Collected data

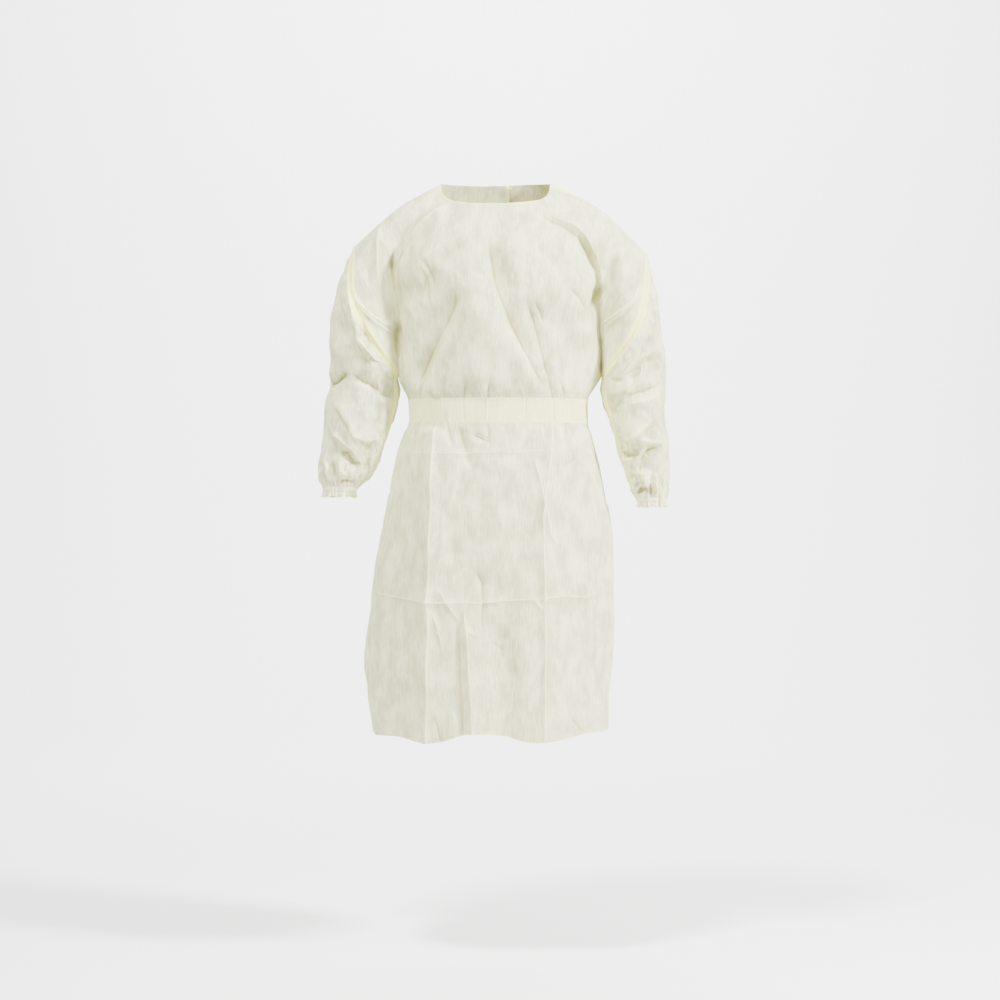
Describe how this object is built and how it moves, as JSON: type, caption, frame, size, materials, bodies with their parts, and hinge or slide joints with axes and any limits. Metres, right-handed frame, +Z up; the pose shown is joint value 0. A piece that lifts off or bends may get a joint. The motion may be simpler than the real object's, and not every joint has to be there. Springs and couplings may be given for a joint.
{
  "type": "cover gown",
  "caption": "Long-sleeved protective cover gown of thin pale yellow non-woven cloth, open down the back, with elastic cuffs and a waist tie, in the hollow shape it is worn in.",
  "frame": {"origin": "middle of the neck opening, at the height where the shoulder seams meet it, where the wearer's shoulders carry the gown", "axes": "+Z up, the wearer faces -Y, and the wearer's left is +X"},
  "size_m": [0.7171, 0.3433, 1.1375],
  "materials": {
    "cloth": "matt thin non-woven cloth that lets some light through",
    "belt": "matt non-woven cloth",
    "tab": "matt hook and loop tape"
  },
  "bodies": {
    "root": {"front": "cloth", "back_right": "cloth", "back_left": "cloth", "sleeve_right": "cloth", "sleeve_left": "cloth", "cuff_right": "cloth", "cuff_left": "cloth", "belt": "belt", "belt_knot": "belt", "belt_end_right": "belt", "belt_end_left": "belt", "neck_tab": "tab"}
  },
  "joints": []
}
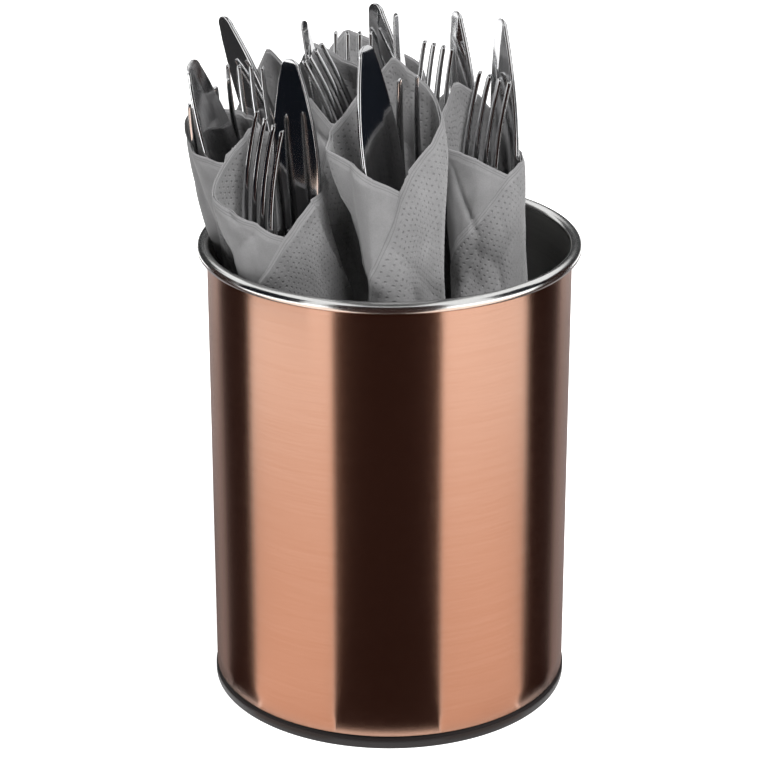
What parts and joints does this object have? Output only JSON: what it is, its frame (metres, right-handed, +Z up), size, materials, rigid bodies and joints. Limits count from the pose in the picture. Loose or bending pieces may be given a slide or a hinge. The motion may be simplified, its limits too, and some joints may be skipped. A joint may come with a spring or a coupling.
{
  "type": "cutlery pot",
  "caption": "Round metal cutlery pot with a rolled rim and a dark base ring, holding knife and fork sets rolled in grey paper napkins.",
  "frame": {"origin": "centre of the base ring's underside, where the pot stands", "axes": "+Z up along the pot's axis, -Y the front seen in the reference view, +X to the right"},
  "size_m": [0.1345, 0.13, 0.2433],
  "materials": {
    "pot_shell": "brushed round the pot and tinted copper outside; plain brushed steel inside; polished rim",
    "pot_floor": "plain brushed steel",
    "base": "charcoal, satin",
    "napkin": "soft grey tissue, dot-embossed borders",
    "cutlery": "mirror-polished stainless steel"
  },
  "bodies": {
    "pot": {"wall": "pot_shell", "floor_pan": "pot_floor", "base_ring": "base"},
    "set_front_left": {"napkin_front_left": "napkin", "knife_front_left": "cutlery", "fork_front_left": "cutlery"},
    "set_front_middle": {"napkin_front_middle": "napkin", "knife_front_middle": "cutlery", "fork_front_middle": "cutlery"},
    "set_front_right": {"napkin_front_right": "napkin", "knife_front_right": "cutlery", "fork_front_right": "cutlery"},
    "set_left": {"napkin_left": "napkin", "knife_left": "cutlery", "fork_left": "cutlery"},
    "set_back_left": {"napkin_back_left": "napkin", "knife_back_left": "cutlery", "fork_back_left": "cutlery"},
    "set_middle": {"napkin_middle": "napkin", "knife_middle": "cutlery", "fork_middle": "cutlery"},
    "set_back_middle": {"napkin_back_middle": "napkin", "knife_back_middle": "cutlery", "fork_back_middle": "cutlery"},
    "set_right_middle": {"napkin_right_middle": "napkin", "knife_right_middle": "cutlery", "fork_right_middle": "cutlery"},
    "set_back_right": {"napkin_back_right": "napkin", "knife_back_right": "cutlery", "fork_back_right": "cutlery"}
  },
  "joints": [
    {"name": "lift_front_left", "type": "slide", "parent": "pot", "child": "set_front_left", "axis": [-0.0517, -0.1615, 0.9855], "range_m": [0, 0.24]},
    {"name": "lift_front_middle", "type": "slide", "parent": "pot", "child": "set_front_middle", "axis": [-0.1108, -0.0098, 0.9938], "range_m": [0, 0.24]},
    {"name": "lift_front_right", "type": "slide", "parent": "pot", "child": "set_front_right", "axis": [-0.0672, 0.024, 0.9975], "range_m": [0, 0.24]},
    {"name": "lift_left", "type": "slide", "parent": "pot", "child": "set_left", "axis": [-0.2614, -0.1514, 0.9533], "range_m": [0, 0.24]},
    {"name": "lift_back_left", "type": "slide", "parent": "pot", "child": "set_back_left", "axis": [-0.2946, -0.0926, 0.9511], "range_m": [0, 0.24]},
    {"name": "lift_middle", "type": "slide", "parent": "pot", "child": "set_middle", "axis": [-0.1884, -0.0236, 0.9818], "range_m": [0, 0.24]},
    {"name": "lift_back_middle", "type": "slide", "parent": "pot", "child": "set_back_middle", "axis": [-0.2061, 0.0424, 0.9776], "range_m": [0, 0.24]},
    {"name": "lift_right_middle", "type": "slide", "parent": "pot", "child": "set_right_middle", "axis": [-0.0902, 0.0263, 0.9956], "range_m": [0, 0.24]},
    {"name": "lift_back_right", "type": "slide", "parent": "pot", "child": "set_back_right", "axis": [-0.1076, 0.0477, 0.993], "range_m": [0, 0.24]}
  ]
}
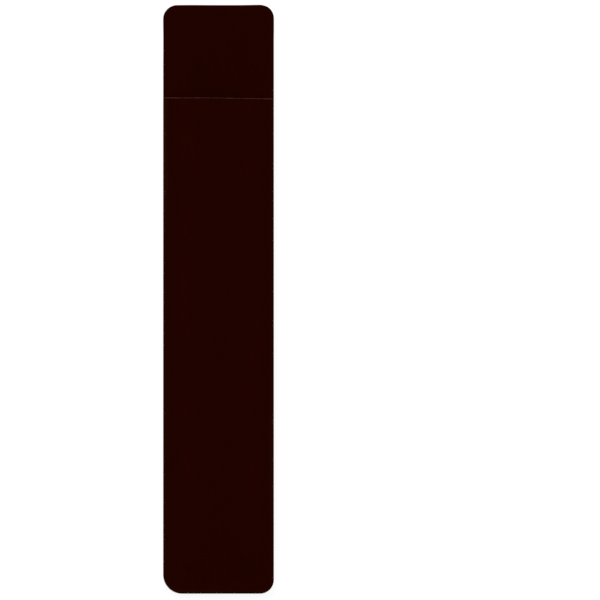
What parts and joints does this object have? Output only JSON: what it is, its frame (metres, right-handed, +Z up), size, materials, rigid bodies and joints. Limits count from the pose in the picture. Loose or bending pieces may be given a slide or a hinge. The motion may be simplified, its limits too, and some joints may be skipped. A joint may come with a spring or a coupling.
{
  "type": "pen pouch",
  "caption": "Slim velvet sleeve for a pen, lying on its back with its mouth open below a tongue.",
  "frame": {"origin": "on the table, under the middle of the pouch's outline", "axes": "+Z up from the table through the back panel to the front panel, +Y along the pouch towards the tongue's end, +X across it"},
  "size_m": [0.03, 0.16, 0.0131],
  "materials": {
    "velvet": "short dense pile, matt, dark maroon",
    "core": "dusty rose nonwoven felt, seen only at the cut edges",
    "glue_film": "thin hot-melt film, dulled and stained by the pile"
  },
  "bodies": {
    "root": {"back_outer_velvet": "velvet", "back_core": "core", "back_inner_velvet": "velvet", "seam_bond": "glue_film", "front_inner_velvet": "velvet", "front_core": "core", "front_outer_velvet": "velvet"}
  },
  "joints": []
}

#### Work required
Extract all of the data exactly as written.

#### The solution
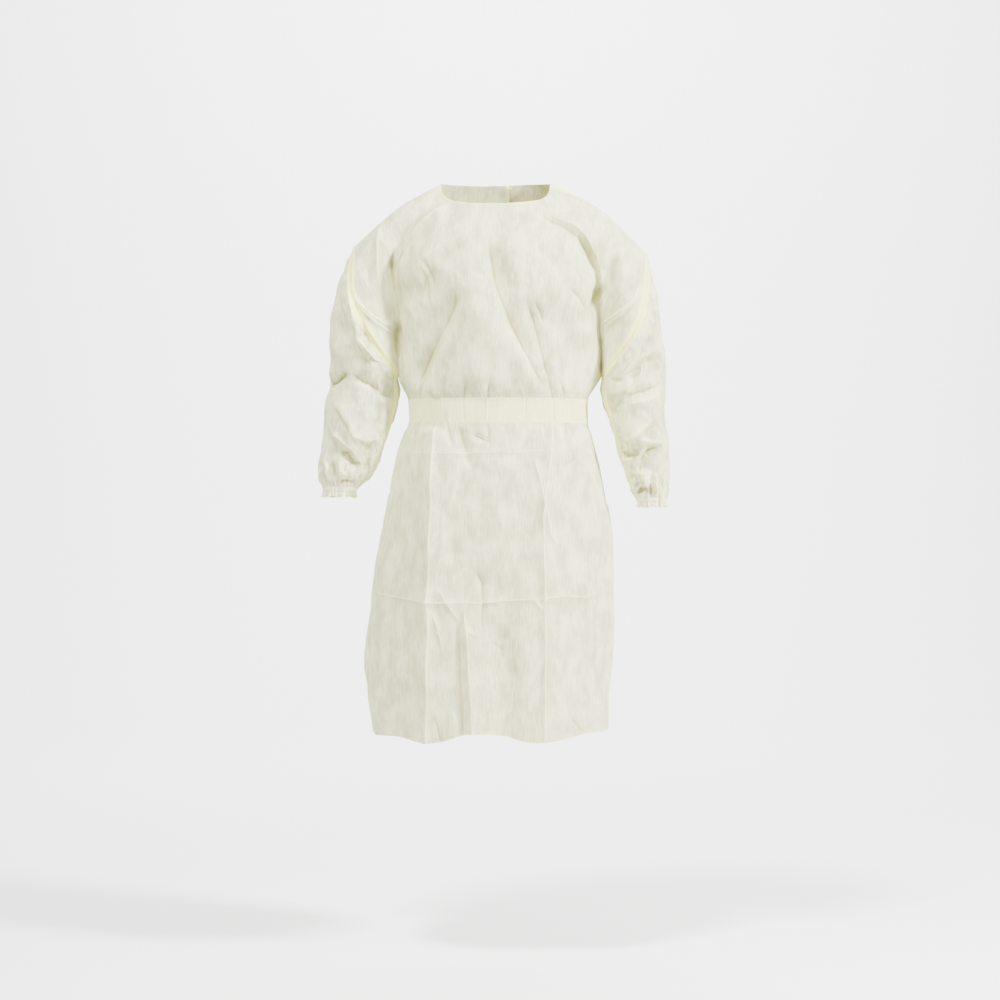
Describe how this object is built and how it moves, as JSON: type, caption, frame, size, materials, bodies with their parts, and hinge or slide joints with axes and any limits. Metres, right-handed frame, +Z up; the pose shown is joint value 0. A piece that lifts off or bends may get a joint. The motion may be simpler than the real object's, and not every joint has to be there. Springs and couplings may be given for a joint.
{
  "type": "cover gown",
  "caption": "Long-sleeved protective cover gown of thin pale yellow non-woven cloth, open down the back, with elastic cuffs and a waist tie, in the hollow shape it is worn in.",
  "frame": {"origin": "middle of the neck opening, at the height where the shoulder seams meet it, where the wearer's shoulders carry the gown", "axes": "+Z up, the wearer faces -Y, and the wearer's left is +X"},
  "size_m": [0.7171, 0.3433, 1.1375],
  "materials": {
    "cloth": "matt thin non-woven cloth that lets some light through",
    "belt": "matt non-woven cloth",
    "tab": "matt hook and loop tape"
  },
  "bodies": {
    "root": {"front": "cloth", "back_right": "cloth", "back_left": "cloth", "sleeve_right": "cloth", "sleeve_left": "cloth", "cuff_right": "cloth", "cuff_left": "cloth", "belt": "belt", "belt_knot": "belt", "belt_end_right": "belt", "belt_end_left": "belt", "neck_tab": "tab"}
  },
  "joints": []
}
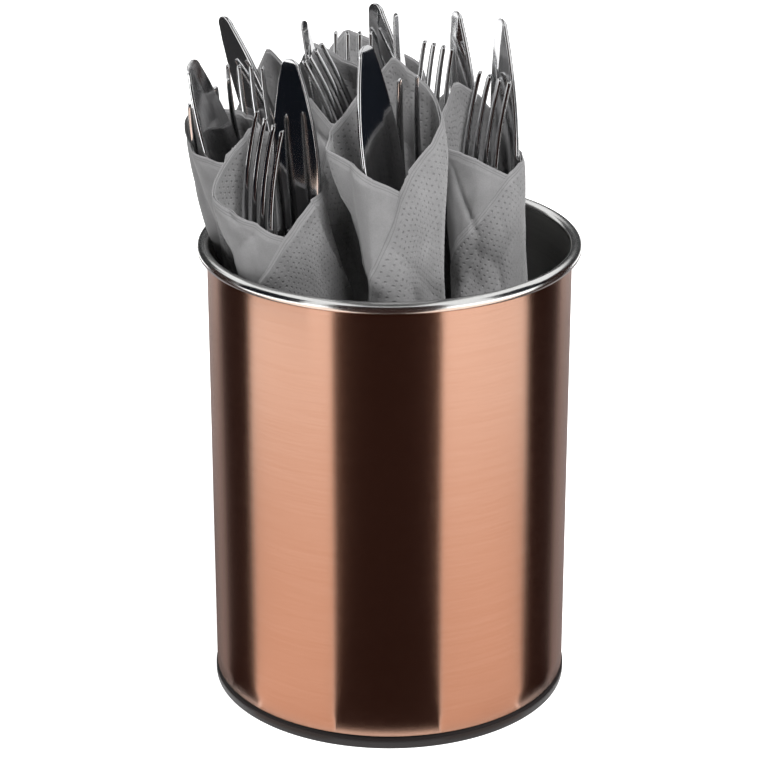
What parts and joints does this object have? Output only JSON: what it is, its frame (metres, right-handed, +Z up), size, materials, rigid bodies and joints. Limits count from the pose in the picture. Loose or bending pieces may be given a slide or a hinge. The motion may be simplified, its limits too, and some joints may be skipped. A joint may come with a spring or a coupling.
{
  "type": "cutlery pot",
  "caption": "Round metal cutlery pot with a rolled rim and a dark base ring, holding knife and fork sets rolled in grey paper napkins.",
  "frame": {"origin": "centre of the base ring's underside, where the pot stands", "axes": "+Z up along the pot's axis, -Y the front seen in the reference view, +X to the right"},
  "size_m": [0.1345, 0.13, 0.2433],
  "materials": {
    "pot_shell": "brushed round the pot and tinted copper outside; plain brushed steel inside; polished rim",
    "pot_floor": "plain brushed steel",
    "base": "charcoal, satin",
    "napkin": "soft grey tissue, dot-embossed borders",
    "cutlery": "mirror-polished stainless steel"
  },
  "bodies": {
    "pot": {"wall": "pot_shell", "floor_pan": "pot_floor", "base_ring": "base"},
    "set_front_left": {"napkin_front_left": "napkin", "knife_front_left": "cutlery", "fork_front_left": "cutlery"},
    "set_front_middle": {"napkin_front_middle": "napkin", "knife_front_middle": "cutlery", "fork_front_middle": "cutlery"},
    "set_front_right": {"napkin_front_right": "napkin", "knife_front_right": "cutlery", "fork_front_right": "cutlery"},
    "set_left": {"napkin_left": "napkin", "knife_left": "cutlery", "fork_left": "cutlery"},
    "set_back_left": {"napkin_back_left": "napkin", "knife_back_left": "cutlery", "fork_back_left": "cutlery"},
    "set_middle": {"napkin_middle": "napkin", "knife_middle": "cutlery", "fork_middle": "cutlery"},
    "set_back_middle": {"napkin_back_middle": "napkin", "knife_back_middle": "cutlery", "fork_back_middle": "cutlery"},
    "set_right_middle": {"napkin_right_middle": "napkin", "knife_right_middle": "cutlery", "fork_right_middle": "cutlery"},
    "set_back_right": {"napkin_back_right": "napkin", "knife_back_right": "cutlery", "fork_back_right": "cutlery"}
  },
  "joints": [
    {"name": "lift_front_left", "type": "slide", "parent": "pot", "child": "set_front_left", "axis": [-0.0517, -0.1615, 0.9855], "range_m": [0, 0.24]},
    {"name": "lift_front_middle", "type": "slide", "parent": "pot", "child": "set_front_middle", "axis": [-0.1108, -0.0098, 0.9938], "range_m": [0, 0.24]},
    {"name": "lift_front_right", "type": "slide", "parent": "pot", "child": "set_front_right", "axis": [-0.0672, 0.024, 0.9975], "range_m": [0, 0.24]},
    {"name": "lift_left", "type": "slide", "parent": "pot", "child": "set_left", "axis": [-0.2614, -0.1514, 0.9533], "range_m": [0, 0.24]},
    {"name": "lift_back_left", "type": "slide", "parent": "pot", "child": "set_back_left", "axis": [-0.2946, -0.0926, 0.9511], "range_m": [0, 0.24]},
    {"name": "lift_middle", "type": "slide", "parent": "pot", "child": "set_middle", "axis": [-0.1884, -0.0236, 0.9818], "range_m": [0, 0.24]},
    {"name": "lift_back_middle", "type": "slide", "parent": "pot", "child": "set_back_middle", "axis": [-0.2061, 0.0424, 0.9776], "range_m": [0, 0.24]},
    {"name": "lift_right_middle", "type": "slide", "parent": "pot", "child": "set_right_middle", "axis": [-0.0902, 0.0263, 0.9956], "range_m": [0, 0.24]},
    {"name": "lift_back_right", "type": "slide", "parent": "pot", "child": "set_back_right", "axis": [-0.1076, 0.0477, 0.993], "range_m": [0, 0.24]}
  ]
}
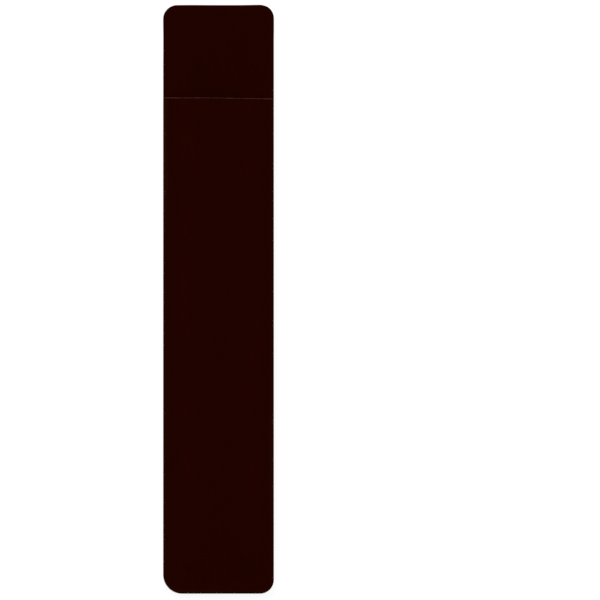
What parts and joints does this object have? Output only JSON: what it is, its frame (metres, right-handed, +Z up), size, materials, rigid bodies and joints. Limits count from the pose in the picture. Loose or bending pieces may be given a slide or a hinge. The motion may be simplified, its limits too, and some joints may be skipped. A joint may come with a spring or a coupling.
{
  "type": "pen pouch",
  "caption": "Slim velvet sleeve for a pen, lying on its back with its mouth open below a tongue.",
  "frame": {"origin": "on the table, under the middle of the pouch's outline", "axes": "+Z up from the table through the back panel to the front panel, +Y along the pouch towards the tongue's end, +X across it"},
  "size_m": [0.03, 0.16, 0.0131],
  "materials": {
    "velvet": "short dense pile, matt, dark maroon",
    "core": "dusty rose nonwoven felt, seen only at the cut edges",
    "glue_film": "thin hot-melt film, dulled and stained by the pile"
  },
  "bodies": {
    "root": {"back_outer_velvet": "velvet", "back_core": "core", "back_inner_velvet": "velvet", "seam_bond": "glue_film", "front_inner_velvet": "velvet", "front_core": "core", "front_outer_velvet": "velvet"}
  },
  "joints": []
}